Engineering Manager, Evaluation Platform

Procore Technologies•Austin, TX

3d•$168,560 - $231,770•Hybrid

About The Position

We’re looking for an Engineering Manager for our Evaluation Platform team to join Procore’s Construction Intelligence organization. In this role, you’ll build the infrastructure and tooling that enables users and internal teams to measure, benchmark, and improve the quality of AI agents — including Search Agent, RFI Create Agent, Invoice Agent, and future agentic products.
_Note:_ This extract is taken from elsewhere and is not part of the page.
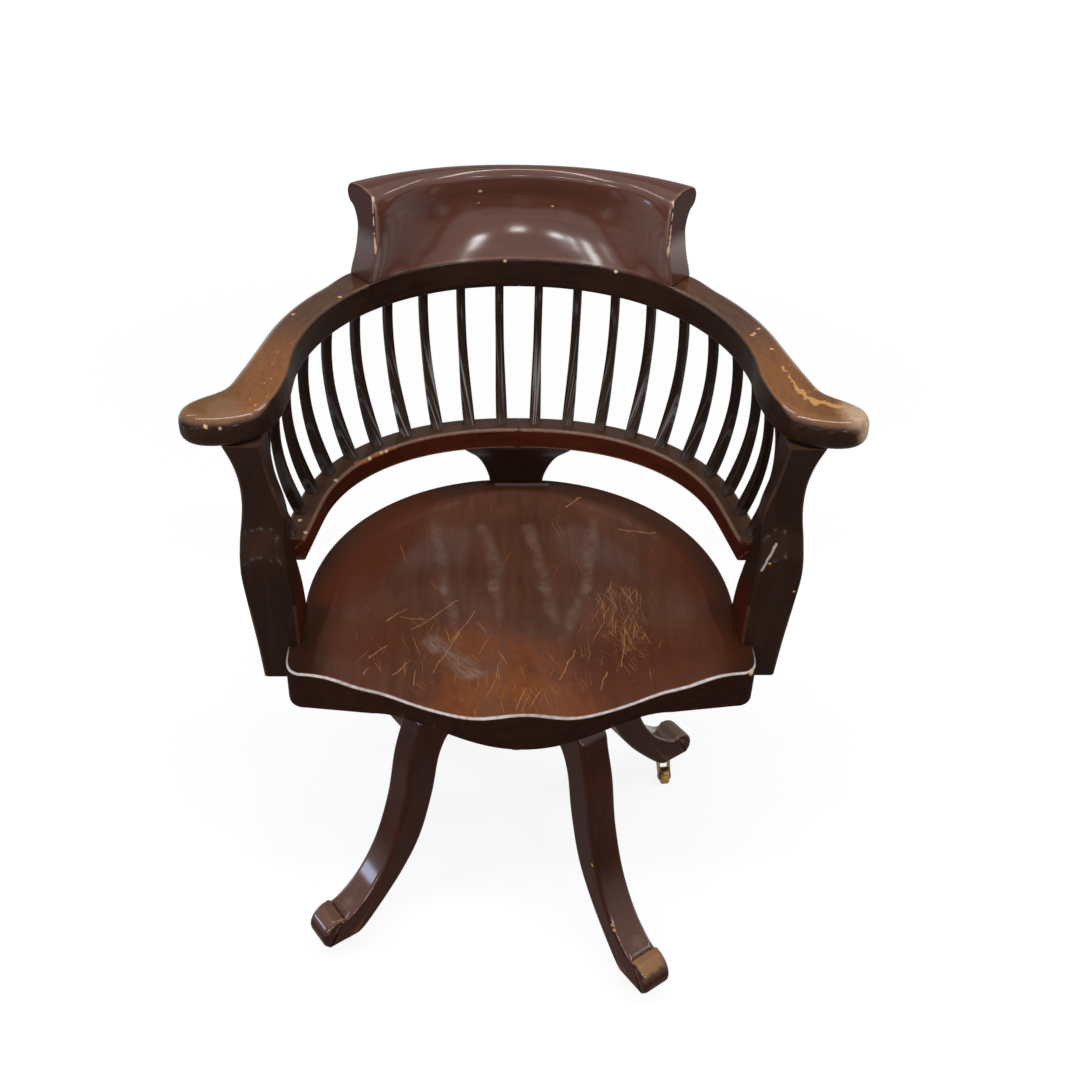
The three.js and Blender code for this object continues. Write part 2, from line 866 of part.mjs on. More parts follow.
function buildSpindleScrew() {
  const screw = upright(spindleRadius, spindleFoot, spindleShoulder, roundFaces);
  const journal = upright(journalRadius, spindleShoulder - overrun, journalTop, roundFaces);
  const keyway = box(
    -keyWidth / 2 - runningGap, keyWidth / 2 + runningGap,
    -spindleRadius - overrun, -spindleRadius + keyDepth + runningGap,
    spindleFoot - overrun, spindleShoulder - keyWidth,
  );
  return geometryOf(screw.add(journal).subtract(keyway));
}

const wheelFoot = plateTop + seatGap;

function buildHandWheel() {
  const rimBottom = wheelFoot + wheelRimRise;
  const rimTop = rimBottom + wheelRimHeight;
  const rimInner = wheelRimRadius - wheelRimWidth;
  const rimEaseWidth = wheelRimWidth * rimWidthShare;
  const rimEaseHeight = wheelRimHeight * rimHeightShare;
  let wheel = upright(wheelBossRadius, wheelFoot, wheelFoot + wheelBossHeight, roundFaces);
  const rim = new THREE.LatheGeometry([
    new THREE.Vector2(rimInner, rimBottom + rimEaseHeight),
    new THREE.Vector2(rimInner + rimEaseWidth, rimBottom),
    new THREE.Vector2(wheelRimRadius - rimEaseWidth, rimBottom),
    new THREE.Vector2(wheelRimRadius, rimBottom + rimEaseHeight),
    new THREE.Vector2(wheelRimRadius, rimTop - rimEaseHeight),
    new THREE.Vector2(wheelRimRadius - rimEaseWidth, rimTop),
    new THREE.Vector2(rimInner + rimEaseWidth, rimTop),
    new THREE.Vector2(rimInner, rimTop - rimEaseHeight),
    new THREE.Vector2(rimInner, rimBottom + rimEaseHeight),
  ], roundFaces).rotateX(Math.PI / 2);
  wheel = wheel.add(solidOf(rim));
  const spokeBottom = rimBottom + (wheelRimHeight - spokeHeight) / 2;
  for (let i = 0; i < wheelSpokes; i++) {
    const heading = (i * 2 * Math.PI) / wheelSpokes;
    const reach = wheelRimRadius - wheelRimWidth / 2;
    wheel = wheel.add(radialBar(reach, spokeWidth, spokeBottom, spokeBottom + spokeHeight, heading));
  }
  const bore = upright(
    spindleRadius + runningGap, wheelFoot - overrun, wheelFoot + wheelBossHeight + overrun, roundFaces,
  );
  return geometryOf(wheel.subtract(bore));
}

const washerTop = spindleShoulder + seatGap + washerThickness;

function buildWasher() {
  const bottom = spindleShoulder + seatGap;
  const disc = upright(washerRadius, bottom, washerTop, roundFaces);
  const bore = upright(journalRadius + runningGap, bottom - overrun, washerTop + overrun, roundFaces);
  return geometryOf(disc.subtract(bore));
}

// Seat iron

function buildSeatIron() {
  const top = seatUnderside - seatGap;
  const under = top - ironThickness;
  let iron = upright(ironBossRadius, washerTop + seatGap, top, roundFaces);
  for (const heading of [ironArmSpread, 180 - ironArmSpread, 180 + ironArmSpread, -ironArmSpread].map(turn)) {
    iron = iron.add(radialBar(ironArmReach, ironArmWidth, under, top, heading));
    const pad = upright(ironPadRadius, under, top, smallFaces);
    iron = iron.add(pad.translate(ironArmReach * Math.cos(heading), ironArmReach * Math.sin(heading), 0));
  }
  const bore = upright(journalRadius + runningGap, washerTop - overrun, journalTop + runningGap, roundFaces);
  return geometryOf(iron.subtract(bore));
}

// Castors: drawn about their pin, with the trail along +X

const castorPlateTop = toeUnderside - seatGap;
const hornTop = castorPlateTop - castorPlateThickness - seatGap;
const hornUnder = hornTop - hornDiscThickness;

function buildCastorPlate() {
  const plate = upright(castorPlateRadius, castorPlateTop - castorPlateThickness, castorPlateTop, smallFaces);
  const headTop = hornUnder - seatGap;
  const pin = upright(castorPinRadius, headTop - castorHeadThickness, castorPlateTop, smallFaces);
  const head = upright(castorHeadRadius, headTop - castorHeadThickness, headTop, smallFaces);
  return geometryOf(plate.add(pin).add(head));
}

function buildCastorHorn() {
  const inner = castorWheelWidth / 2 + runningGap;
  let horn = upright(hornDiscRadius, hornUnder, hornTop, smallFaces);
  const cheek = new THREE.Shape();
  cheek.moveTo(-hornBackReach, hornTop);
  cheek.lineTo(-hornBackReach, hornUnder - hornCheek);
  cheek.lineTo(castorTrail - hornEyeRadius, castorWheelRadius);
  cheek.absarc(castorTrail, castorWheelRadius, hornEyeRadius, Math.PI, Math.PI * 2.05, false);
  cheek.lineTo(hornBackReach, hornTop);
  for (const side of [1, -1]) {
    const plate = new THREE.ExtrudeGeometry(cheek, { depth: hornCheek, bevelEnabled: false, curveSegments: eyeFaces });
    plate.rotateX(Math.PI / 2).translate(0, side > 0 ? inner + hornCheek : -inner, 0);
    horn = horn.add(solidOf(plate));
  }
  const eyes = new THREE.CylinderGeometry(
    axleRadius + seatGap, axleRadius + seatGap, 2 * (inner + hornCheek + overrun), smallFaces,
  ).translate(castorTrail, 0, castorWheelRadius);
  const hole = upright(castorPinRadius + runningGap, hornUnder - overrun, hornTop + overrun, smallFaces);
  return geometryOf(horn.subtract(solidOf(eyes)).subtract(hole));
}

function buildCastorAxle() {
  const length = castorWheelWidth + 2 * (runningGap + hornCheek + axleEnd);
  return welded(new THREE.CylinderGeometry(axleRadius, axleRadius, length, smallFaces)
    .translate(castorTrail, 0, castorWheelRadius));
}

function buildCastorWheel() {
  const half = castorWheelWidth / 2;
  const bore = axleRadius + runningGap;
  const rim = castorWheelRadius / Math.cos(Math.PI / roundFaces);
  const profile = [
    new THREE.Vector2(bore, -half),
    new THREE.Vector2(rim - castorWheelRound, -half),
    new THREE.Vector2(rim, -half + castorWheelRound),
    new THREE.Vector2(rim, half - castorWheelRound),
    new THREE.Vector2(rim - castorWheelRound, half),
    new THREE.Vector2(bore, half),
    new THREE.Vector2(bore, -half),
  ];
  return welded(new THREE.LatheGeometry(profile, roundFaces).rotateY(Math.PI / roundFaces)
    .translate(castorTrail, 0, castorWheelRadius));
}

// Assembly

const chair = new THREE.Group();
chair.position.y = -axisSetback;

const base = new THREE.Group();
base.rotation.z = turn(baseTurn);
base.add(part("hub", buildHub(), darkMahogany));
base.add(part("hub_plate", buildHubPlate(), castIron));
base.add(part("screw_bush", buildBush(), castIron));
base.add(part("hand_wheel", buildHandWheel(), castIron));
base.add(part("spindle_screw", buildSpindleScrew(), steel));
base.add(part("thrust_washer", buildWasher(), brass));
legNames.forEach((name, i) => {
  const quarter = new THREE.Group();
  quarter.rotation.z = (i * Math.PI) / 2;
  quarter.add(part(`leg_${name}`, buildLeg(), darkMahogany));
  const castor = new THREE.Group();
  castor.position.y = castorInset - legReach;
  castor.rotation.z = turn(castorHeadings[name] - baseTurn) - quarter.rotation.z;
  castor.add(part(`castor_plate_${name}`, buildCastorPlate(), brass));
  castor.add(part(`castor_horn_${name}`, buildCastorHorn(), brass));
  castor.add(part(`castor_axle_${name}`, buildCastorAxle(), steel));
  castor.add(part(`castor_wheel_${name}`, buildCastorWheel(), brass));
  quarter.add(castor);
  base.add(quarter);
});
chair.add(base);

const top = new THREE.Group();
top.add(part("seat_iron", buildSeatIron(), castIron));
top.add(part("seat", buildSeat(), seatMahogany));
top.add(part("centre_support", buildSupport(), darkMahogany));
const sided = {
  arm_post: [buildPost(), darkMahogany],
  lower_rail: [buildRail(), darkMahogany],
  arm_bow: [buildBow(), armMahogany],
};
for (const [name, [geometry, material]] of Object.entries(sided)) {
  for (const side of sides) {
    top.add(part(`${name}_${side}`, side === "left" ? mirrored(geometry) : geometry, material));
  }
}
for (let order = 0; order < spindlesPerSide; order++) {
  const geometry = buildSpindle(order);
  for (const side of sides) {
    const shaped = side === "left" ? mirrored(geometry) : geometry;
    top.add(part(`spindle_${side}_${order + 1}`, shaped, darkMahogany));
  }
}
top.add(part("crest_rail", buildCrest(), darkMahogany));
chair.add(top);

export default chair;
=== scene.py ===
import math

import bmesh
import bpy
from mathutils import Matrix, Vector


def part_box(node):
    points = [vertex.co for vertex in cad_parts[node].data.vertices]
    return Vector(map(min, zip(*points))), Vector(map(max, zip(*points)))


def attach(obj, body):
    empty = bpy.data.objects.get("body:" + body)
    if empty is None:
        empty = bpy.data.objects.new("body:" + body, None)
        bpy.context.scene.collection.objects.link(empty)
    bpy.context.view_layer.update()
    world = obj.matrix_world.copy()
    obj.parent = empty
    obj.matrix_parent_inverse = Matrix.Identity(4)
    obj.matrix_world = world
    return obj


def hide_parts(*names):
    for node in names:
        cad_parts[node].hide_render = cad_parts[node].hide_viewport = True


# Bankers swivel chair. Metres, +Z up; the chair faces -Y and its swivel axis stands a little in front of the origin.
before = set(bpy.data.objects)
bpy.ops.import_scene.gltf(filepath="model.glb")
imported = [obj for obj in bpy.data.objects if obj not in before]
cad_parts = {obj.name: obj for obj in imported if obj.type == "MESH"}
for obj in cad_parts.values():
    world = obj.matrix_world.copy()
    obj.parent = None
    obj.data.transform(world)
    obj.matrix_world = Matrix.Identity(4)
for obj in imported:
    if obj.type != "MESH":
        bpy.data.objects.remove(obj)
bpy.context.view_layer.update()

axisAhead = 0.015
axis = Vector((0, -axisAhead, 0))
sides = ["right", "left"]
corners = ["front_right", "rear_right", "rear_left", "front_left"]
mirror = Matrix.Diagonal((-1, 1, 1, 1))

creaseAngle = 38
mergeDistance = 1e-6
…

You will own the end-to-end evaluation lifecycle: from defining quality metrics and building evaluation frameworks, to delivering intuitive interfaces that surface actionable insights about agent performance. This position reports into Sr Director of the Procore AI Engineering team and will be 2 days per week hybrid role in our Austin office. We’re looking for someone to join us immediately.

Requirements

5+ years managing engineering teams or technical leads, with 7+ years total in software engineering.
Experience building evaluation, quality measurement, or observability platforms for LLM-based or agentic systems (RAG pipelines, multi-step agents, tool-use agents).
Strong understanding of evaluation methodologies: precision/recall, LLM-as-judge, human annotation, A/B testing, and statistical significance frameworks.
Proven ability to translate ambiguous problem spaces into clear technical strategies and executable roadmaps.
Hands-on technical depth in backend systems, data pipelines, or distributed infrastructure (Python, Go, or similar)
Familiarity with evaluation frameworks such as RAGAS, DeepEval, LangFuse, or custom eval harnesses.
Background in search relevance (NDCG, MRR) or information retrieval quality systems.

Nice To Haves

Experience with construction-tech, procurement, or enterprise B2B SaaS domains.

Responsibilities

Lead and grow a team of engineers focused on evaluation infrastructure, quality measurement, and developer tooling for AI agents.
Define the technical vision and roadmap for the Evaluation Platform — covering offline evaluations (batch benchmarks, regression suites) and online evaluations (live traffic quality monitoring, A/B testing).
Partner with AI/ML, Product, and Agent teams to define quality metrics for agents (relevance, accuracy, latency, safety, user satisfaction, token usage) and build automated pipelines to compute them at scale.
Design and deliver user-facing evaluation tools that allow customers and internal teams to assess agent output quality, compare model versions, and identify regressions.
Build frameworks for human-in-the-loop evaluation — annotation workflows, rating interfaces, and inter-rater reliability measurement.
Establish CI/CD quality gates so that new agent versions cannot ship without passing evaluation thresholds.
Drive engineering excellence: code quality, system reliability, test coverage, on-call health, and technical debt management.
Recruit, mentor, and develop engineers — fostering a culture of ownership, curiosity, and rigorous experimentation.